[DATASET EXCERPT]
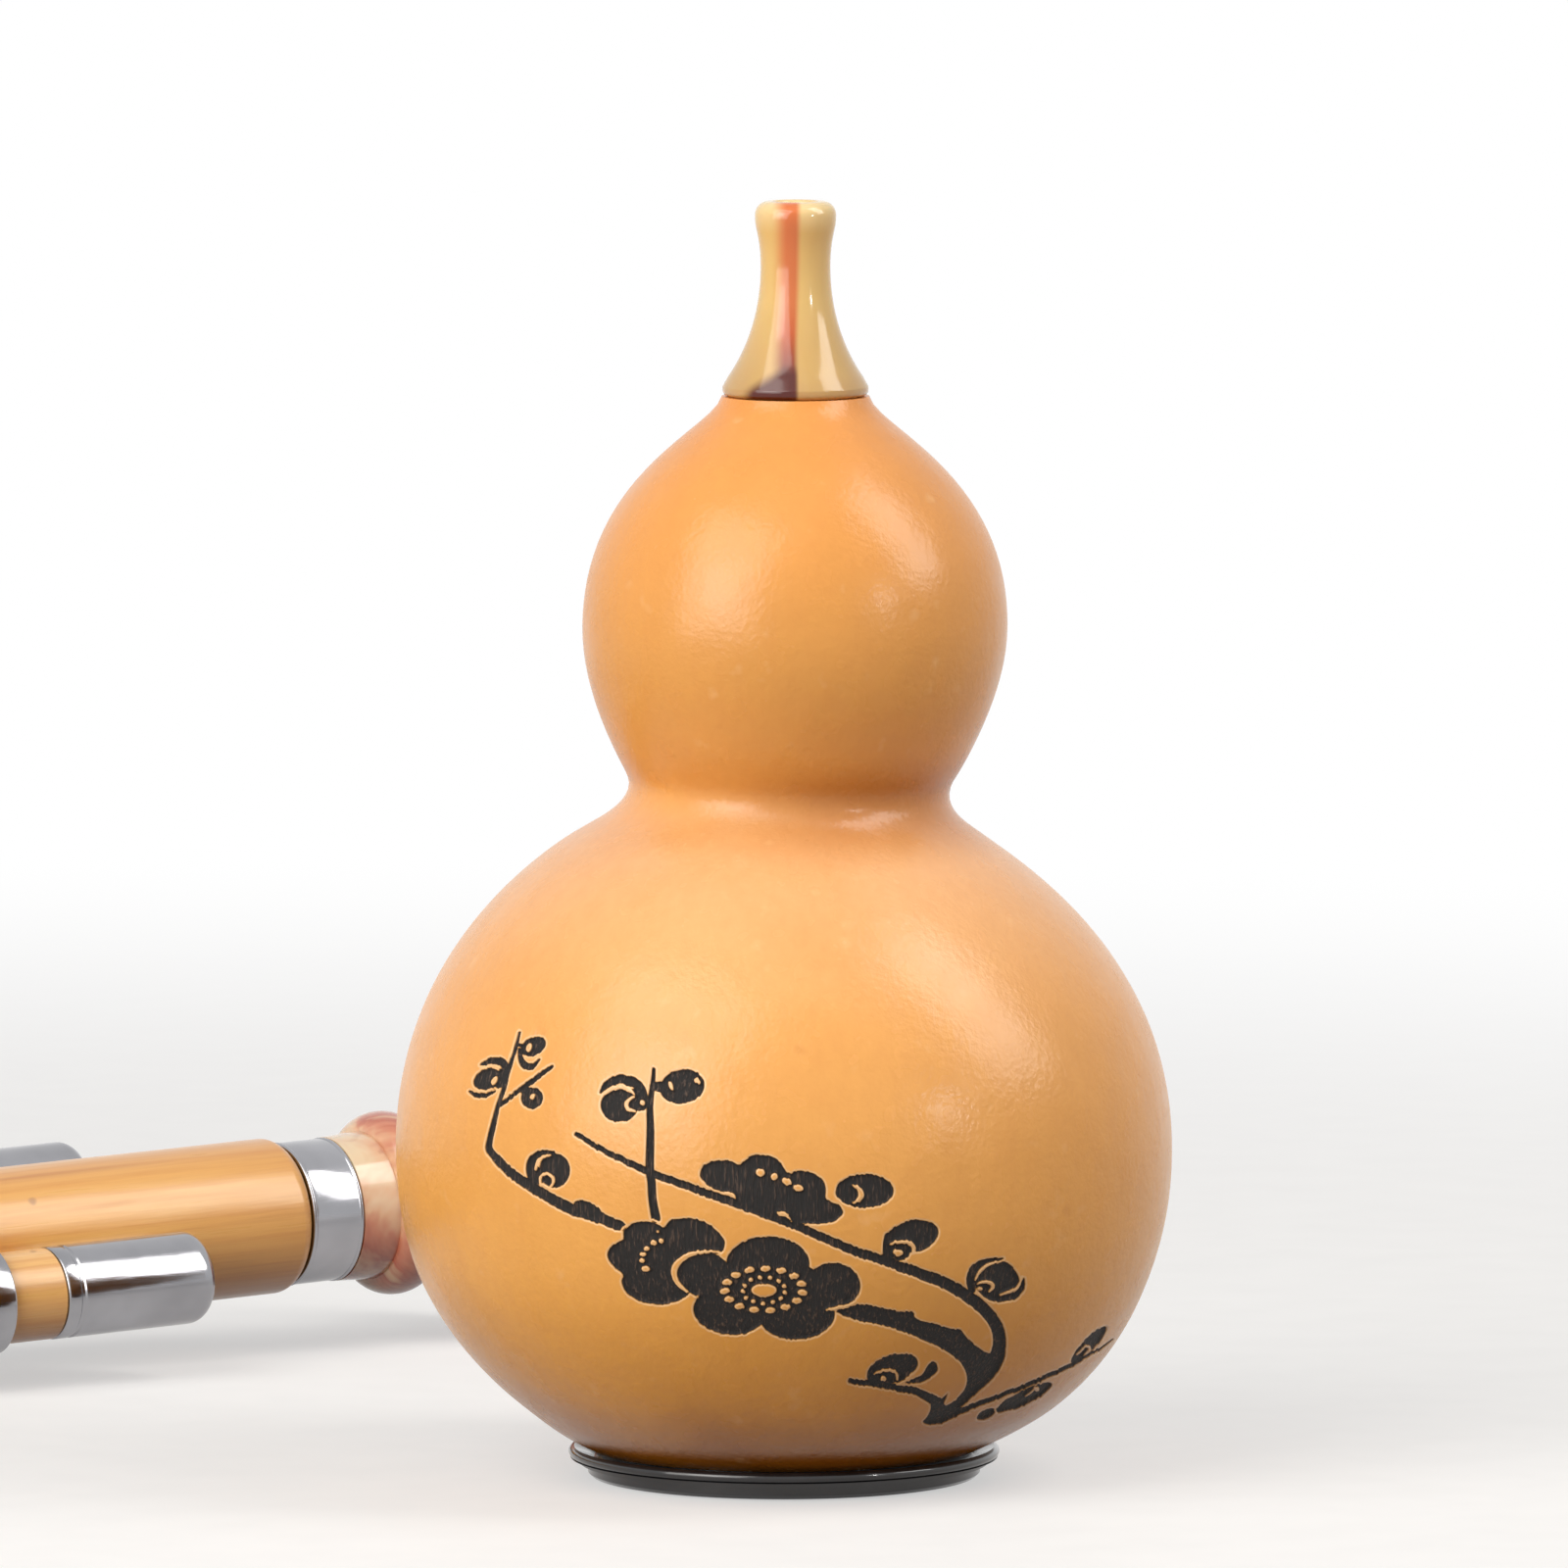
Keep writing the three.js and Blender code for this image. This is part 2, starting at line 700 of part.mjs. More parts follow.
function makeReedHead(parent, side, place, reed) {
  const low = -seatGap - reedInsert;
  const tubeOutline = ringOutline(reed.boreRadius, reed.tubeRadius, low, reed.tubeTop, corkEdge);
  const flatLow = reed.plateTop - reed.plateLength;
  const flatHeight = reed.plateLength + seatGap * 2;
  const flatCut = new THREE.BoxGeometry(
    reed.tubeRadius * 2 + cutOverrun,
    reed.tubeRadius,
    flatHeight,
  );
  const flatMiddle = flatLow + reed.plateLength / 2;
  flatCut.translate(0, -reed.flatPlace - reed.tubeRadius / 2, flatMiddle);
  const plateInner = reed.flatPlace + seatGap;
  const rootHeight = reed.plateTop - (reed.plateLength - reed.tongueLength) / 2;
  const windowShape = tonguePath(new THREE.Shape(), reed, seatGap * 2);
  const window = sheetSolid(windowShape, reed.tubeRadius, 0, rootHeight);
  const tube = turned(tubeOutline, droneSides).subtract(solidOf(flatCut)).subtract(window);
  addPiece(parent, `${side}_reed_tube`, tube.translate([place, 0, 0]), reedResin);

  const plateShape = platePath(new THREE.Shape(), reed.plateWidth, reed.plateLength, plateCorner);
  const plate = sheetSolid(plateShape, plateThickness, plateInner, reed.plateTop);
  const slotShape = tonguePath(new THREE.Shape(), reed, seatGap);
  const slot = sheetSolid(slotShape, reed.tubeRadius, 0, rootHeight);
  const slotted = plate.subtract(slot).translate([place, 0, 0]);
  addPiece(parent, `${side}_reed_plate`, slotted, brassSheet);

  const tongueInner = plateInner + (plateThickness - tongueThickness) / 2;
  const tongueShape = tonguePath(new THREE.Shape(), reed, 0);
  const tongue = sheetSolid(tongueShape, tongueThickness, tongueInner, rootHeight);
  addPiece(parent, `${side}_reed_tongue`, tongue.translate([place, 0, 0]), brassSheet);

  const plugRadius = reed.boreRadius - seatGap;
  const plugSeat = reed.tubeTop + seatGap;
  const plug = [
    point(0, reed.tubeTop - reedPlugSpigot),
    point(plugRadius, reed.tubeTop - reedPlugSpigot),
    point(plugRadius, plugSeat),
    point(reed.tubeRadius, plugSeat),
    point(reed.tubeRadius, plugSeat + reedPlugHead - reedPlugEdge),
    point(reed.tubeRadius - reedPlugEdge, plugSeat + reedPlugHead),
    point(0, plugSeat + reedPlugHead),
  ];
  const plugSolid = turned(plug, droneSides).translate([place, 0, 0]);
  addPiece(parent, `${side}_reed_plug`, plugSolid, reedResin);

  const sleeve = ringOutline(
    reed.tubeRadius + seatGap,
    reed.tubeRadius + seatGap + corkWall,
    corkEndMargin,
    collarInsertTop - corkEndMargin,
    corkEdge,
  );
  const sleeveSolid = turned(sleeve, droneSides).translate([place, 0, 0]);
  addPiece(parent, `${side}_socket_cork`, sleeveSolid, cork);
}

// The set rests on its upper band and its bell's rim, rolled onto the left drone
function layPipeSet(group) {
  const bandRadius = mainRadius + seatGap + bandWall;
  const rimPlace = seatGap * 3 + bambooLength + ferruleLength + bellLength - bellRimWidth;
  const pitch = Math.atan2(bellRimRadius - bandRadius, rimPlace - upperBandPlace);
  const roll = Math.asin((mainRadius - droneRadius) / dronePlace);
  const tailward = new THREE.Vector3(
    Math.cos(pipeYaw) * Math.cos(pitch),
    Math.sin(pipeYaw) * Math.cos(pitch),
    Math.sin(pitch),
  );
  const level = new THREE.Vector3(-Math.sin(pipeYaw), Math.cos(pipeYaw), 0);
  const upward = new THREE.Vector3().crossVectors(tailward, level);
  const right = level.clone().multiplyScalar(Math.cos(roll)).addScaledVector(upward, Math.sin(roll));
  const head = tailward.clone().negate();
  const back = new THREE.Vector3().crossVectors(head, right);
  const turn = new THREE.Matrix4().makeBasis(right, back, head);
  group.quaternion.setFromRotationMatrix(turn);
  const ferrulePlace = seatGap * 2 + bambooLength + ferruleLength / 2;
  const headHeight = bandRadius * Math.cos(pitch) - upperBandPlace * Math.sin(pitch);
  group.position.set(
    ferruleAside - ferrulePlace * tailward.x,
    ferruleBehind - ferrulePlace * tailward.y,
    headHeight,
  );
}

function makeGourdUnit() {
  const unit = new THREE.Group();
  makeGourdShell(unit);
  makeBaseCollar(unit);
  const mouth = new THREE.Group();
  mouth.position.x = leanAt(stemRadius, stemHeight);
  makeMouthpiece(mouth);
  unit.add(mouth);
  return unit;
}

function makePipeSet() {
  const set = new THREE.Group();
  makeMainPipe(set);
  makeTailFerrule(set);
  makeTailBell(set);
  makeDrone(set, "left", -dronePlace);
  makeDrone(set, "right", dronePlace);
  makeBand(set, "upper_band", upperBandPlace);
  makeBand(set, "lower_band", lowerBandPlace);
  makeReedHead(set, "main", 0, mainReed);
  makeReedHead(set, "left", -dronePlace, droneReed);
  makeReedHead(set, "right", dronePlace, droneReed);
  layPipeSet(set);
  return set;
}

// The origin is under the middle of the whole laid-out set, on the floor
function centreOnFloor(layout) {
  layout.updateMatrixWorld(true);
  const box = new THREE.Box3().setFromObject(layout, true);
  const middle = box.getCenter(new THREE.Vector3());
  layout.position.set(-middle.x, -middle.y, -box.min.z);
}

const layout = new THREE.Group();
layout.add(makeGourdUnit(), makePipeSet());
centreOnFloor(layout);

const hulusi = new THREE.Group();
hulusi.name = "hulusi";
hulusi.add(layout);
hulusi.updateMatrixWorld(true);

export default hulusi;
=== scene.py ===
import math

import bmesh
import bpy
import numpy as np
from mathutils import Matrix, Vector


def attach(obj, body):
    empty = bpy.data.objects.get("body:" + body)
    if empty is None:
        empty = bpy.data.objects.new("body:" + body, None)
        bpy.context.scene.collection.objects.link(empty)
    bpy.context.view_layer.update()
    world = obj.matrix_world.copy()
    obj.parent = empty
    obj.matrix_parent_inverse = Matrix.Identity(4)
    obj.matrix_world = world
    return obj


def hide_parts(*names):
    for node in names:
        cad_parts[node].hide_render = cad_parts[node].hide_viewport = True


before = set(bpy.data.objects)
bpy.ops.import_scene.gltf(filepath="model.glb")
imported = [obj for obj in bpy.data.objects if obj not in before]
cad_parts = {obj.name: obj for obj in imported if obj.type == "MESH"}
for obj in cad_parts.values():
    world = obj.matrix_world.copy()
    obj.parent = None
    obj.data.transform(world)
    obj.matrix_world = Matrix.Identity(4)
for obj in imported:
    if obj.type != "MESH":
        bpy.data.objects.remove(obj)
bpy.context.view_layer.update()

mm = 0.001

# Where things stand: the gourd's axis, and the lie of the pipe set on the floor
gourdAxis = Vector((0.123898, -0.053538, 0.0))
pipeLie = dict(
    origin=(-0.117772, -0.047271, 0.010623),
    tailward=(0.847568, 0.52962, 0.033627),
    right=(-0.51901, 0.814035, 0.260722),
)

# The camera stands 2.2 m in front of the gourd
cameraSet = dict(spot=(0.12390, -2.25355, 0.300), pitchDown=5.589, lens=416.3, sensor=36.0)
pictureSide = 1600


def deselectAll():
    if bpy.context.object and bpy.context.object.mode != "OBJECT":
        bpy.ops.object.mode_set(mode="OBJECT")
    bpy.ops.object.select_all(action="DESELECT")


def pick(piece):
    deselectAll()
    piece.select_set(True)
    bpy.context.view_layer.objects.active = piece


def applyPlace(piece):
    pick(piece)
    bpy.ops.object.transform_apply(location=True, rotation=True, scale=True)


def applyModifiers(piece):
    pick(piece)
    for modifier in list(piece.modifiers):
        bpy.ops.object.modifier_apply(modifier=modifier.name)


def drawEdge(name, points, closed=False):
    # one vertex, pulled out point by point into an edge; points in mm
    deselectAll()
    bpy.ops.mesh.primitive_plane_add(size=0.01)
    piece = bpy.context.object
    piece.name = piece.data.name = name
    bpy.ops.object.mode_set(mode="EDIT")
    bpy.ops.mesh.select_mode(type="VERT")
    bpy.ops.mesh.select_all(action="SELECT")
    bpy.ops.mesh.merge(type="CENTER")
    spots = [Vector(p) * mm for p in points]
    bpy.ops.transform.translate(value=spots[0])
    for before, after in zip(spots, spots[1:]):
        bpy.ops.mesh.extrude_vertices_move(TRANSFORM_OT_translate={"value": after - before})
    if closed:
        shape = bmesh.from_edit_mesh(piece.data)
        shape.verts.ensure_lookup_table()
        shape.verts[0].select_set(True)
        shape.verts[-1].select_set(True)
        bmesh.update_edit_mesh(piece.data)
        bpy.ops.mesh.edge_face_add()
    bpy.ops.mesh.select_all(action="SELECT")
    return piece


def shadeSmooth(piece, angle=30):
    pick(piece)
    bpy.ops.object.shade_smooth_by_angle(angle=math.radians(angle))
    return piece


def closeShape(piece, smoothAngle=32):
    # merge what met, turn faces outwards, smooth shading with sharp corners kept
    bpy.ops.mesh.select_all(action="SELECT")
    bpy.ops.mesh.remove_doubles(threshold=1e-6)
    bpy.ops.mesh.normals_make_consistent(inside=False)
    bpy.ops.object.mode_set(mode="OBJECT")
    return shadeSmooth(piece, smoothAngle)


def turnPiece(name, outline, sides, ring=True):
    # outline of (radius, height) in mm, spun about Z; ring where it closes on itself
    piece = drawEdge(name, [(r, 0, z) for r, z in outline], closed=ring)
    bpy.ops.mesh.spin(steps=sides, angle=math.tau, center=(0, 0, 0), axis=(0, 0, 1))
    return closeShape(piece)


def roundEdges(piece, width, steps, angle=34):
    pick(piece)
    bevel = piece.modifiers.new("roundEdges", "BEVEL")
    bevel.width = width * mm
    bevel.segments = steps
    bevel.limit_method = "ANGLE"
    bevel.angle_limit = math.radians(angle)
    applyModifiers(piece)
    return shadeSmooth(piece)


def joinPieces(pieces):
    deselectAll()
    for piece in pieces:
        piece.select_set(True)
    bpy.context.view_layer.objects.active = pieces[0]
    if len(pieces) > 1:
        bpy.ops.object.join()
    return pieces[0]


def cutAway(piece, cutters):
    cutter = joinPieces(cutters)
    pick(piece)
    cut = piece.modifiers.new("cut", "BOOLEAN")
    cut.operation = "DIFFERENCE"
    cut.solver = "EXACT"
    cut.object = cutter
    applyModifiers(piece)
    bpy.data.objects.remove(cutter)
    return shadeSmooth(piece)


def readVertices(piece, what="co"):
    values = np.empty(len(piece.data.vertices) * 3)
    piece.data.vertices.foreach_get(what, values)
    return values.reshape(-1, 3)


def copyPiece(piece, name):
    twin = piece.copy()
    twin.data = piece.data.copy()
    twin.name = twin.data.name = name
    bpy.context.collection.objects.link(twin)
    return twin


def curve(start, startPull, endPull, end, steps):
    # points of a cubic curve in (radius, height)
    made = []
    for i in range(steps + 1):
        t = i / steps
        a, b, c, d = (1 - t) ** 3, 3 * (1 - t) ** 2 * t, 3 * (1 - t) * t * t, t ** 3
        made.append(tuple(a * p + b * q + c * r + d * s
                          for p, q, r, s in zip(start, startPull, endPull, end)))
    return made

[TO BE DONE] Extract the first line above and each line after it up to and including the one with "0, 0]), brassSheet);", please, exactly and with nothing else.

[ANSWER]
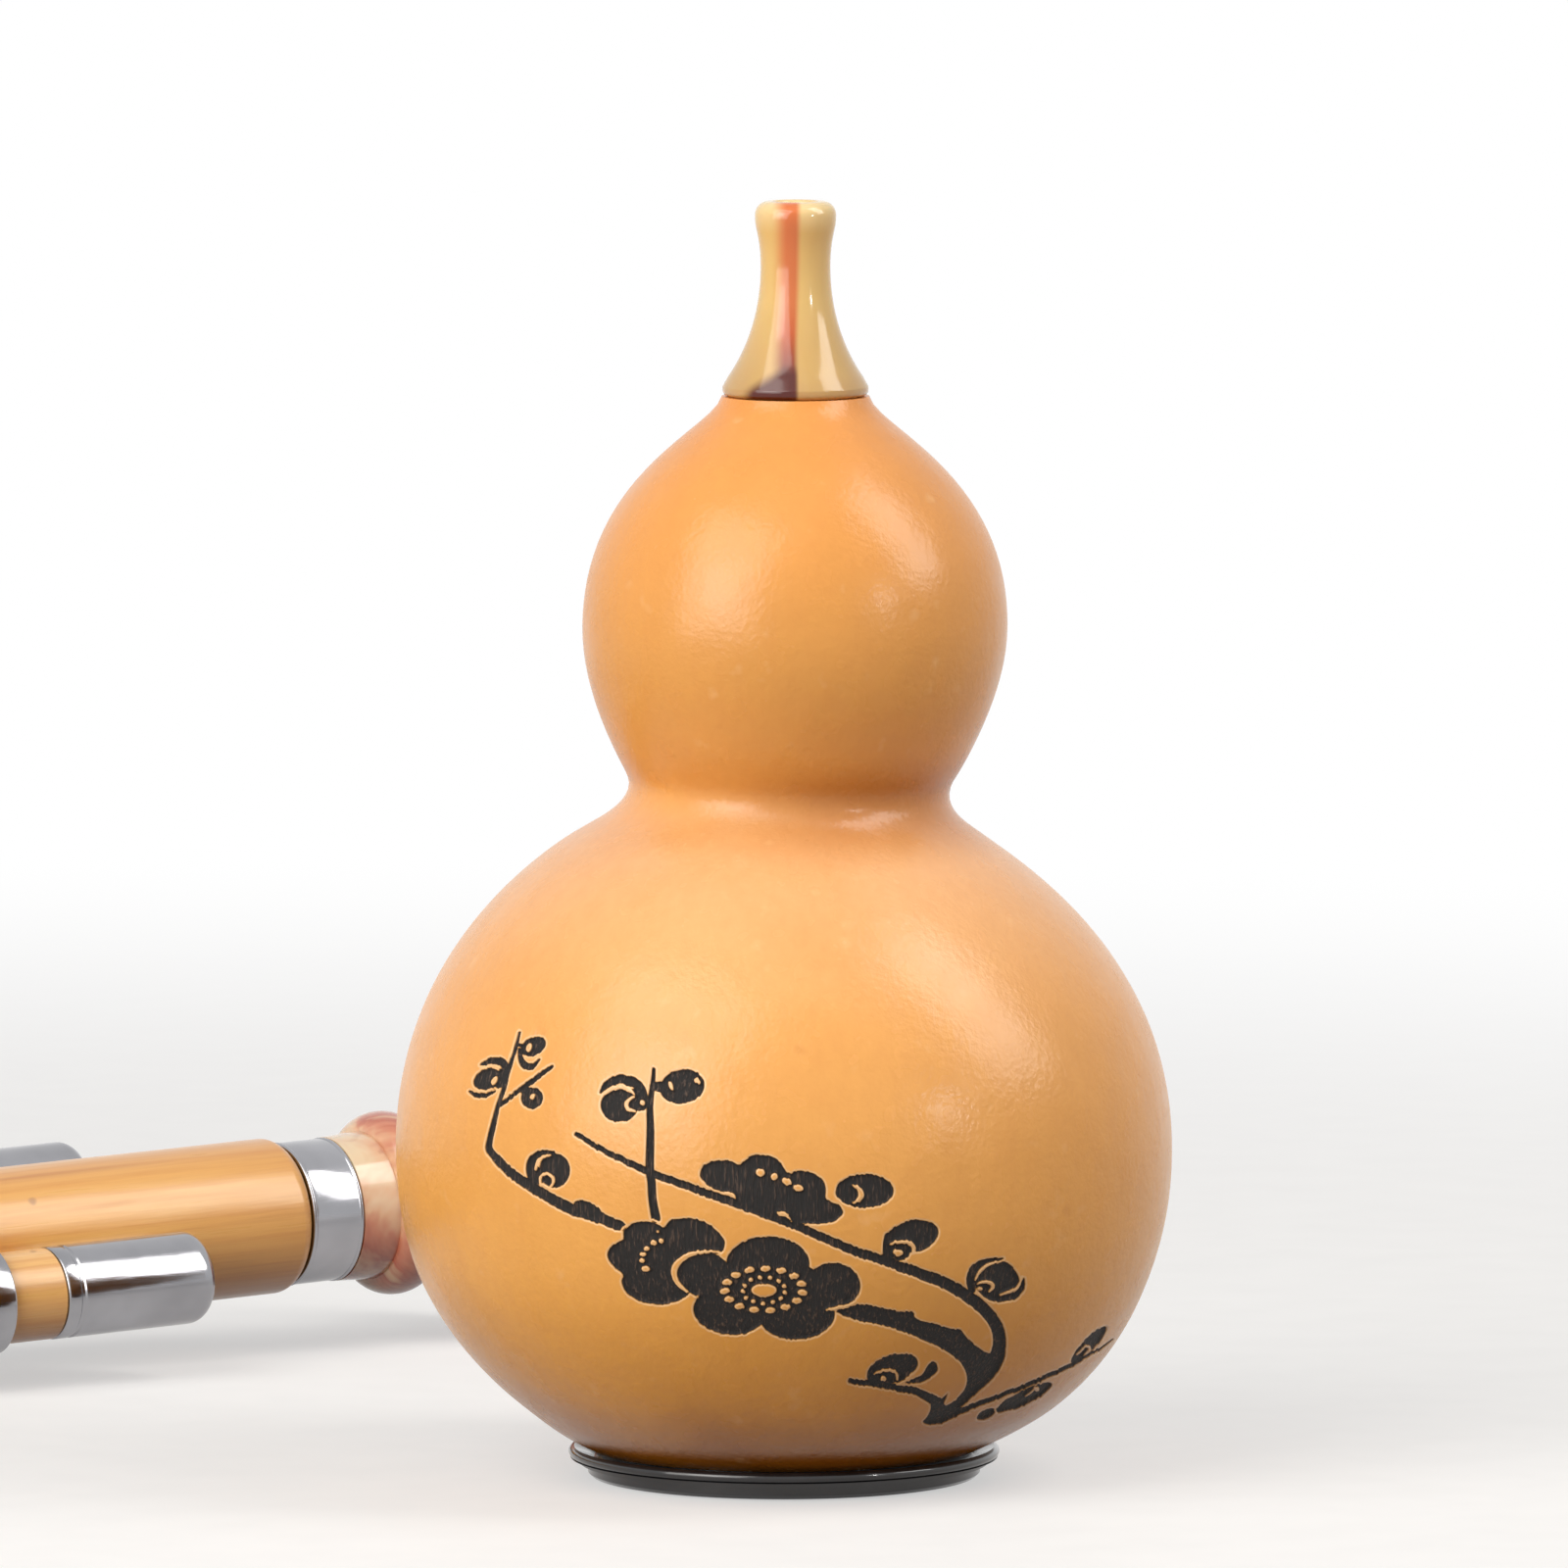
Keep writing the three.js and Blender code for this image. This is part 2, starting at line 700 of part.mjs. More parts follow.
function makeReedHead(parent, side, place, reed) {
  const low = -seatGap - reedInsert;
  const tubeOutline = ringOutline(reed.boreRadius, reed.tubeRadius, low, reed.tubeTop, corkEdge);
  const flatLow = reed.plateTop - reed.plateLength;
  const flatHeight = reed.plateLength + seatGap * 2;
  const flatCut = new THREE.BoxGeometry(
    reed.tubeRadius * 2 + cutOverrun,
    reed.tubeRadius,
    flatHeight,
  );
  const flatMiddle = flatLow + reed.plateLength / 2;
  flatCut.translate(0, -reed.flatPlace - reed.tubeRadius / 2, flatMiddle);
  const plateInner = reed.flatPlace + seatGap;
  const rootHeight = reed.plateTop - (reed.plateLength - reed.tongueLength) / 2;
  const windowShape = tonguePath(new THREE.Shape(), reed, seatGap * 2);
  const window = sheetSolid(windowShape, reed.tubeRadius, 0, rootHeight);
  const tube = turned(tubeOutline, droneSides).subtract(solidOf(flatCut)).subtract(window);
  addPiece(parent, `${side}_reed_tube`, tube.translate([place, 0, 0]), reedResin);

  const plateShape = platePath(new THREE.Shape(), reed.plateWidth, reed.plateLength, plateCorner);
  const plate = sheetSolid(plateShape, plateThickness, plateInner, reed.plateTop);
  const slotShape = tonguePath(new THREE.Shape(), reed, seatGap);
  const slot = sheetSolid(slotShape, reed.tubeRadius, 0, rootHeight);
  const slotted = plate.subtract(slot).translate([place, 0, 0]);
  addPiece(parent, `${side}_reed_plate`, slotted, brassSheet);

  const tongueInner = plateInner + (plateThickness - tongueThickness) / 2;
  const tongueShape = tonguePath(new THREE.Shape(), reed, 0);
  const tongue = sheetSolid(tongueShape, tongueThickness, tongueInner, rootHeight);
  addPiece(parent, `${side}_reed_tongue`, tongue.translate([place, 0, 0]), brassSheet);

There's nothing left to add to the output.